Certains observateurs de l’économie avancent la théorie que nous sommes entrés dans une ère de stagnation séculaire. Cette thèse est réfutée par le Credit Suisse Institute qui estime dans son dernier rapport intitulé « The future of monetary policy » que « l’accélération de l’activité économique depuis mi-2016 dans les pays avancés comme dans les pays en développement tendrait à prouver que l’hypothèse de l’inefficacité de la politique monétaire et d’une stagnation séculaire est erronée ». Qu’en est-il dans les faits ? Pour éclaircir ce point nous avons posé trois questions à Etienne de Callataÿ, Economiste et Président d’Orcadia Asset Management.
Qu’entend-on par stagnation séculaire ?
La stagnation séculaire est une théorie reprise par l’économiste américain Larry Summers qui caractérise une situation où l’économie ne croît quasiment pas et dans laquelle les politiques des pouvoirs publics sont inefficaces. Il ne faut pas confondre cette thèse avec celle de la « sobriété heureuse » qui émerge ces derniers temps et qui a un angle plus environnemental.
Sommes-nous dans ce type de situation aujourd’hui ?
Ces dernières décennies, nous connaissons une période durant laquelle la croissance a ralenti et les gains de productivité ont diminué. Avec une faible démographie et une faible augmentation des gains de productivité, on ne peut pas connaître une forte croissance. Il faut reconnaître que la croissance est un phénomène récent qui a démarré lors de la révolution industrielle. Certains estiment même qu’il s’agit d’un accident de l’histoire. Nous sommes donc plutôt dans une situation de croissance atone et faible. Cette situation s’explique par la faiblesse de la démographie et par l’importance des dettes publiques qui peuvent difficilement être encore gonflées. Aujourd’hui, les rendements des investissements en éducation sont décroissants et nous assistons à un accroissement des inégalités.
L’économie se dirige-t-elle néanmoins vers un scénario de stagnation séculaire ?

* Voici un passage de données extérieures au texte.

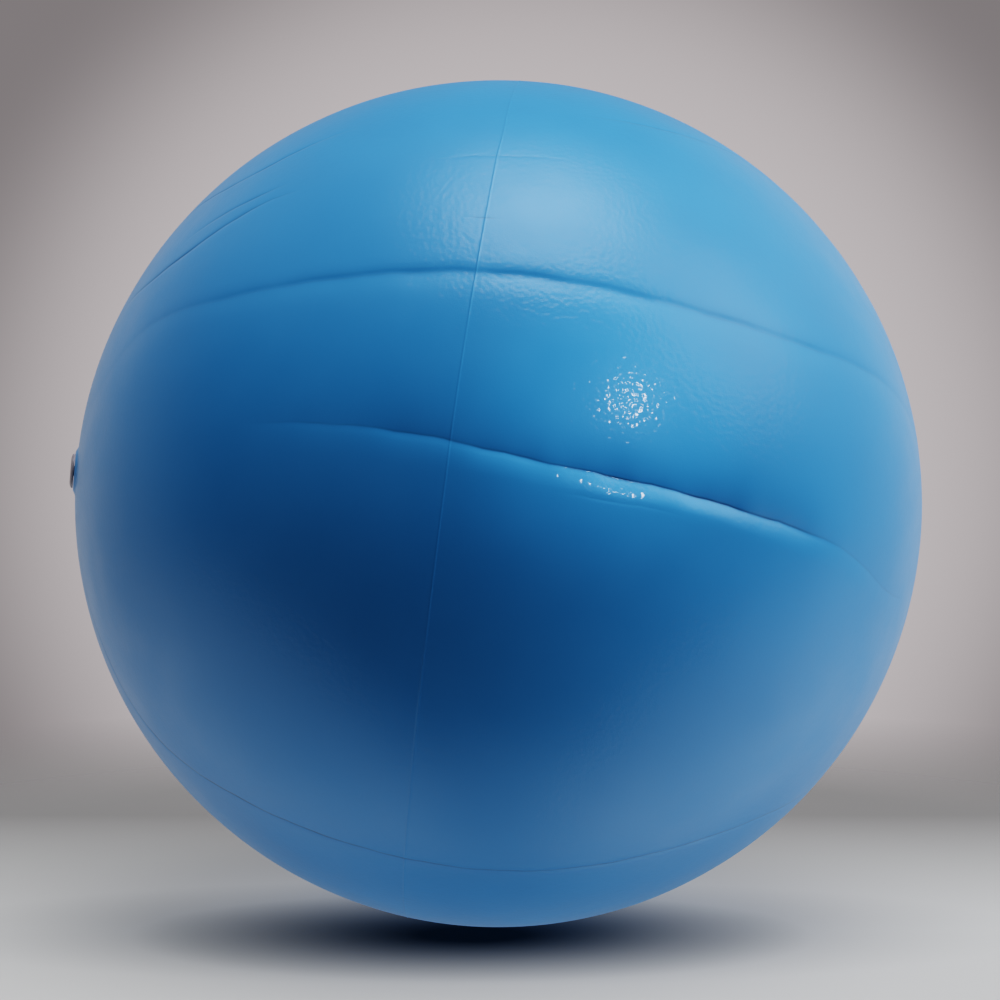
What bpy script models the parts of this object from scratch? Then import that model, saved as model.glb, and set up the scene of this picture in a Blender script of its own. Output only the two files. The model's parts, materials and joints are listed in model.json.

Nous assistons à des dérives et à des dysfonctionnements dans notre économie de marché. Certains comportements ne sont pas compatibles avec une reprise de la croissance. Il s’agit ici des ententes commerciales, des cartels, qui limitent les innovations et les gains de productivité. Chacun reste dans son pré carré sans entamer de guerre des tarifs. On peut citer ici l’exemple du marché des télécoms. Les fusions d’entreprises sont fréquentes et engendrent un marché qui est moins concurrentiel.
Il y a deux versions de la stagnation séculaire. La version dure et forte qui estime que la croissance était une parenthèse de l’histoire et que nous allons verser dans une ère sans croissance et de stagnation séculaire. La version plus « douce » considère que nous aurons encore de la croissance mais que cette croissance sera faible par rapport aux décennies passées. Personnellement, je ne crois pas à une version dure. La croissance restera molle même avec un Donald Trump comme président des Etats-Unis. On ne quittera pas cette situation mais sans pour autant tomber dans le scénario de la stagnation séculaire. Sans doute aurons nous une meilleure qualité de la croissance. Nous ne devrions pas perdre de vue cet aspect qualitatif et il ne faut pas confondre la hausse de la croissance avec la qualité de cette croissance. Donc, oui, nous connaîtrons encore des années de croissance faible mais, non, nous ne nous dirigeons pas vers une stagnation séculaire.